**Do this**
Take the listing and print it in full, exactly as given.

**Information shown**
---

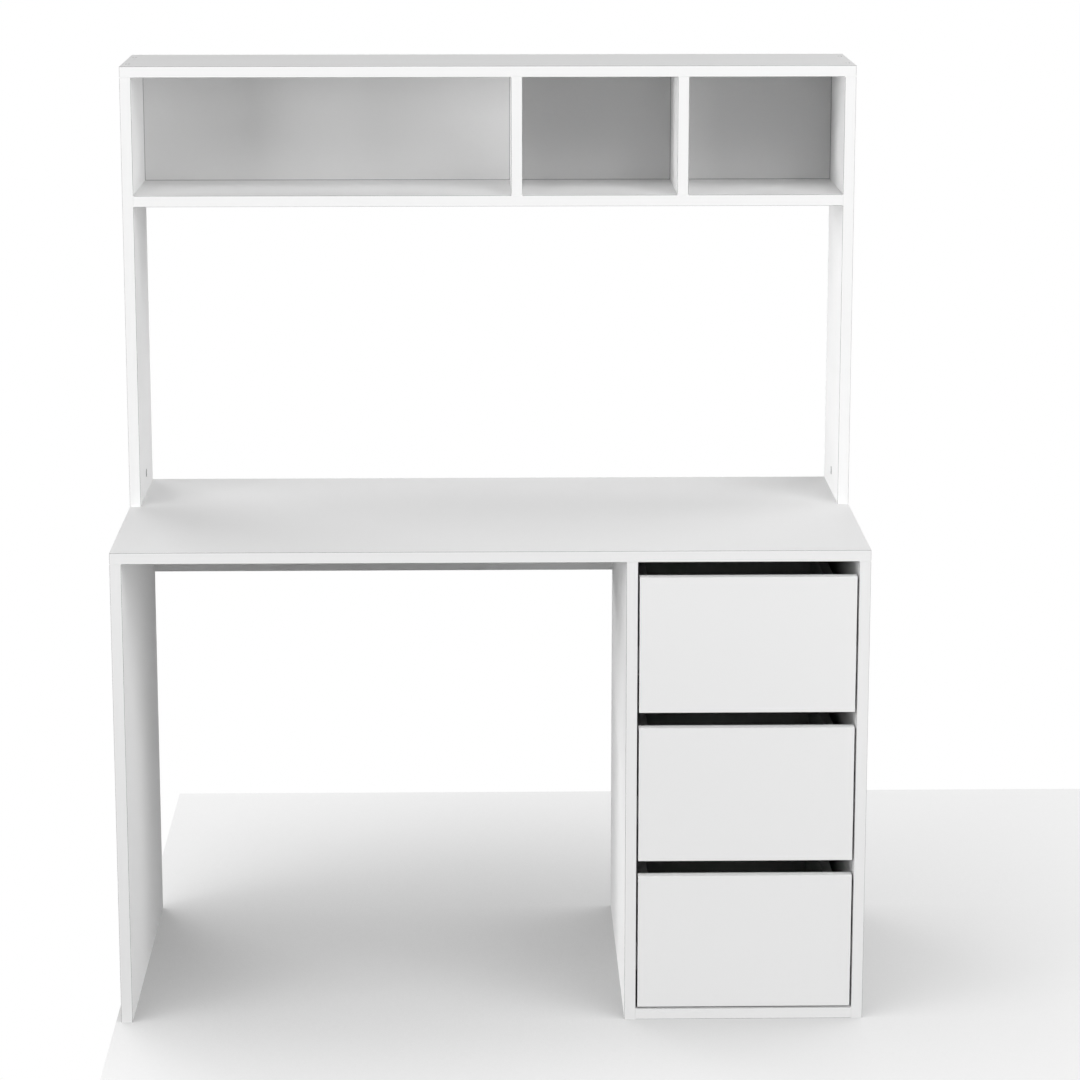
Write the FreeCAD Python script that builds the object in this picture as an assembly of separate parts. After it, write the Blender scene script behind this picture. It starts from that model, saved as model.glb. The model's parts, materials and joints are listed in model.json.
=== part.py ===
import FreeCAD, Part
import math
import os

# A student's writing desk: a board carcass with a knee space on the left and a pedestal of three
# drawers on the right, and a hutch with three compartments that stands on the back of the desktop.
# The drawers have no handles: each is pulled by its top edge, through the gap above its front.
# They run on full-extension telescopic runners with ball cages.
#
# Millimetres. X points right, Y to the back and Z up. The origin is on the floor, under the middle
# of the desk.

Vector = FreeCAD.Vector

# ---- driving dimensions: boards ------------------------------------------------------------------
desk_width = 1200.0
desk_depth = 585.0
desk_height = 778.0
board = 18.0                  # melamine-faced chipboard of the carcass, hutch and drawer fronts
thin_board = 3.0              # backs and drawer bottoms
ease = 0.4                    # bevel of the banded front edges

knee_space_width = 796.0
rail_height = 142.0           # back rail under the desktop

hutch_depth = 230.0
hutch_side_height = 712.0
shelf_underside = 501.0       # above the desktop
left_compartment = 619.0
right_compartment = 254.5     # the middle compartment is as wide

groove_width = 3.3
groove_depth = 6.0
groove_setback = 6.6          # from the rear face of the boards to the groove
groove_bite = 5.0             # how far a thin board reaches into a groove at its sides and top

# ---- driving dimensions: drawers -----------------------------------------------------------------
front_gap = 3.0               # beside the drawer fronts and under the lowest one
front_height = 221.0
front_pitch = 246.5           # from one front to the next, which leaves the finger gap between them
drawer_board = 16.0
drawer_side_height = 145.0
drawer_side_drop = 61.0       # from the top of the front down to the top of the side
drawer_depth = 500.0
bottom_rise = 10.0            # from the lower edge of a side up to its groove

# ---- driving dimensions: runners -----------------------------------------------------------------
runner_length = 500.0
runner_height = 45.0
runner_thickness = 12.7
runner_setback = 2.0          # from the back face of the drawer front
runner_rise = 65.0            # from the lower edge of a drawer side to the runner's middle
steel = 1.2
race = 2.5                    # radius of the grooves that the balls run in
middle_rail_web = 2.4         # from the carcass to the middle rail
stop_height = 12.0            # of the tabs that stop the middle rail at both ends as the drawer shuts
stop_play = 0.8               # between a tab and the end of the middle rail
cage_strip = 0.5
cage_length = 220.0
cage_start = 132.0            # from the front end of a closed runner
cage_tab = 1.9                # how far a cage's tab reaches past the middle of its balls
cage_bend = 4.2               # from the middle of the inner balls back to the bend of their cage
cage_slope = 20.0             # of the inner cage's tabs, in degrees

# ---- driving dimensions: fittings ----------------------------------------------------------------
cam_diameter = 15.0
cam_height = 12.0
cam_bore_depth = 12.5
cam_recess = 0.3              # the cam lies this far below the board's face
cam_distance = 34.0           # from the joint to the middle of the cam
cam_slot = 7.4
bolt_diameter = 6.0
bolt_hole_depth = 11.0
bolt_bore_diameter = 7.0
dowel_diameter = 8.0
dowel_length = 29.0
dowel_hole_depth = 11.0       # in the desktop
dowel_offset = 64.0           # either side of the hutch cam
screw_head_diameter = 8.0
screw_diameter = 5.0
screw_length = 45.0
screw_sink = 2.5              # the head lies this far below the hutch top
screw_inset = 50.0            # from the front and rear edges of the hutch top

# ---- places worked out from them -----------------------------------------------------------------
half_width = desk_width / 2
front = -desk_depth / 2
rear = desk_depth / 2
left_inner = -half_width + board
right_inner = half_width - board
divider_left = left_inner + knee_space_width
divider_right = divider_left + board
under_desktop = desk_height - board

hutch_front = rear - hutch_depth
hutch_middle = rear - hutch_depth / 2
shelf_bottom = desk_height + shelf_underside
shelf_top = shelf_bottom + board
hutch_top_bottom = desk_height + hutch_side_height
hutch_top_face = hutch_top_bottom + board
left_partition_x = left_inner + left_compartment
right_partition_x = right_inner - right_compartment - board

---

**Exercise answer**
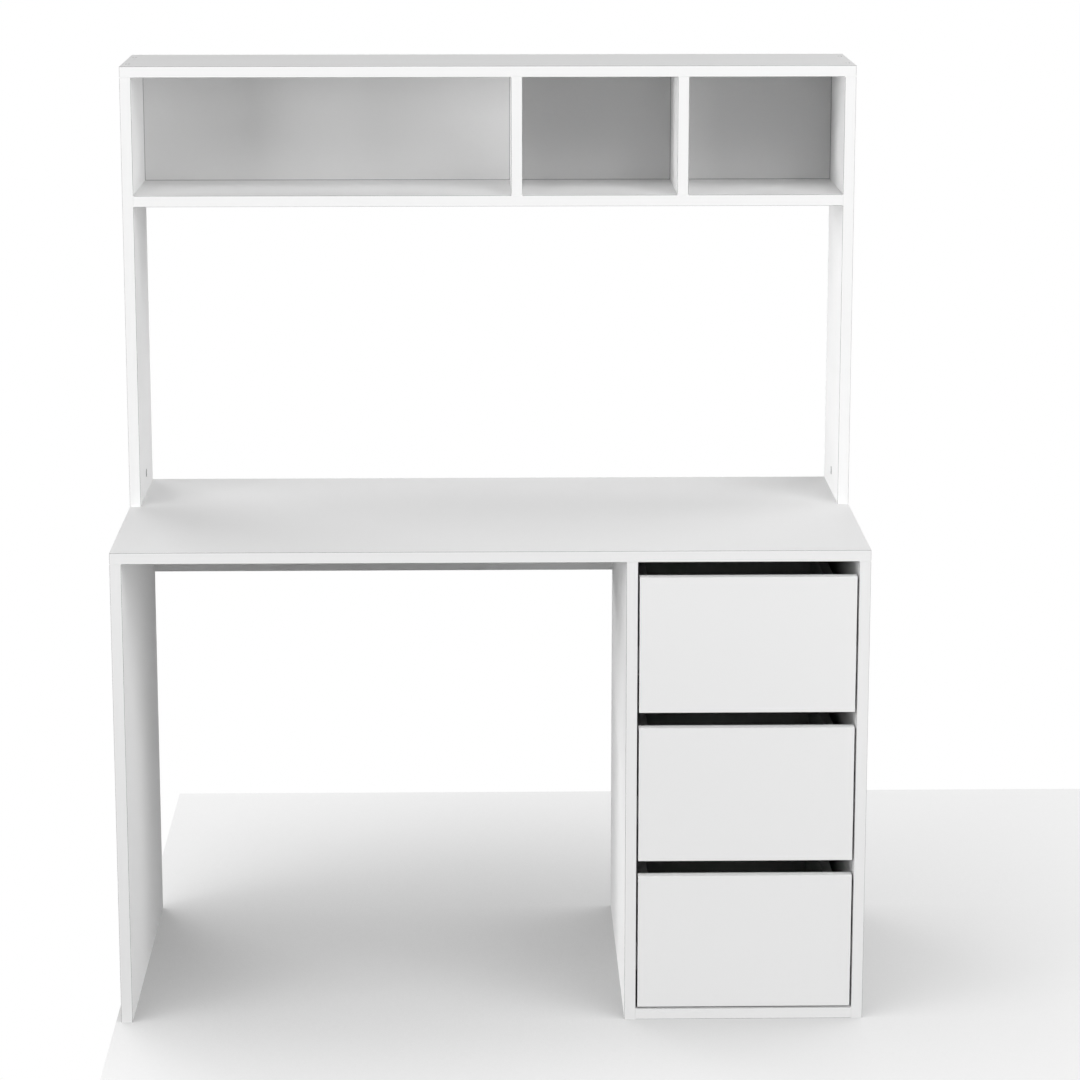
Write the FreeCAD Python script that builds the object in this picture as an assembly of separate parts. After it, write the Blender scene script behind this picture. It starts from that model, saved as model.glb. The model's parts, materials and joints are listed in model.json.
=== part.py ===
import FreeCAD, Part
import math
import os

# A student's writing desk: a board carcass with a knee space on the left and a pedestal of three
# drawers on the right, and a hutch with three compartments that stands on the back of the desktop.
# The drawers have no handles: each is pulled by its top edge, through the gap above its front.
# They run on full-extension telescopic runners with ball cages.
#
# Millimetres. X points right, Y to the back and Z up. The origin is on the floor, under the middle
# of the desk.

Vector = FreeCAD.Vector

# ---- driving dimensions: boards ------------------------------------------------------------------
desk_width = 1200.0
desk_depth = 585.0
desk_height = 778.0
board = 18.0                  # melamine-faced chipboard of the carcass, hutch and drawer fronts
thin_board = 3.0              # backs and drawer bottoms
ease = 0.4                    # bevel of the banded front edges

knee_space_width = 796.0
rail_height = 142.0           # back rail under the desktop

hutch_depth = 230.0
hutch_side_height = 712.0
shelf_underside = 501.0       # above the desktop
left_compartment = 619.0
right_compartment = 254.5     # the middle compartment is as wide

groove_width = 3.3
groove_depth = 6.0
groove_setback = 6.6          # from the rear face of the boards to the groove
groove_bite = 5.0             # how far a thin board reaches into a groove at its sides and top

# ---- driving dimensions: drawers -----------------------------------------------------------------
front_gap = 3.0               # beside the drawer fronts and under the lowest one
front_height = 221.0
front_pitch = 246.5           # from one front to the next, which leaves the finger gap between them
drawer_board = 16.0
drawer_side_height = 145.0
drawer_side_drop = 61.0       # from the top of the front down to the top of the side
drawer_depth = 500.0
bottom_rise = 10.0            # from the lower edge of a side up to its groove

# ---- driving dimensions: runners -----------------------------------------------------------------
runner_length = 500.0
runner_height = 45.0
runner_thickness = 12.7
runner_setback = 2.0          # from the back face of the drawer front
runner_rise = 65.0            # from the lower edge of a drawer side to the runner's middle
steel = 1.2
race = 2.5                    # radius of the grooves that the balls run in
middle_rail_web = 2.4         # from the carcass to the middle rail
stop_height = 12.0            # of the tabs that stop the middle rail at both ends as the drawer shuts
stop_play = 0.8               # between a tab and the end of the middle rail
cage_strip = 0.5
cage_length = 220.0
cage_start = 132.0            # from the front end of a closed runner
cage_tab = 1.9                # how far a cage's tab reaches past the middle of its balls
cage_bend = 4.2               # from the middle of the inner balls back to the bend of their cage
cage_slope = 20.0             # of the inner cage's tabs, in degrees

# ---- driving dimensions: fittings ----------------------------------------------------------------
cam_diameter = 15.0
cam_height = 12.0
cam_bore_depth = 12.5
cam_recess = 0.3              # the cam lies this far below the board's face
cam_distance = 34.0           # from the joint to the middle of the cam
cam_slot = 7.4
bolt_diameter = 6.0
bolt_hole_depth = 11.0
bolt_bore_diameter = 7.0
dowel_diameter = 8.0
dowel_length = 29.0
dowel_hole_depth = 11.0       # in the desktop
dowel_offset = 64.0           # either side of the hutch cam
screw_head_diameter = 8.0
screw_diameter = 5.0
screw_length = 45.0
screw_sink = 2.5              # the head lies this far below the hutch top
screw_inset = 50.0            # from the front and rear edges of the hutch top

# ---- places worked out from them -----------------------------------------------------------------
half_width = desk_width / 2
front = -desk_depth / 2
rear = desk_depth / 2
left_inner = -half_width + board
right_inner = half_width - board
divider_left = left_inner + knee_space_width
divider_right = divider_left + board
under_desktop = desk_height - board

hutch_front = rear - hutch_depth
hutch_middle = rear - hutch_depth / 2
shelf_bottom = desk_height + shelf_underside
shelf_top = shelf_bottom + board
hutch_top_bottom = desk_height + hutch_side_height
hutch_top_face = hutch_top_bottom + board
left_partition_x = left_inner + left_compartment
right_partition_x = right_inner - right_compartment - board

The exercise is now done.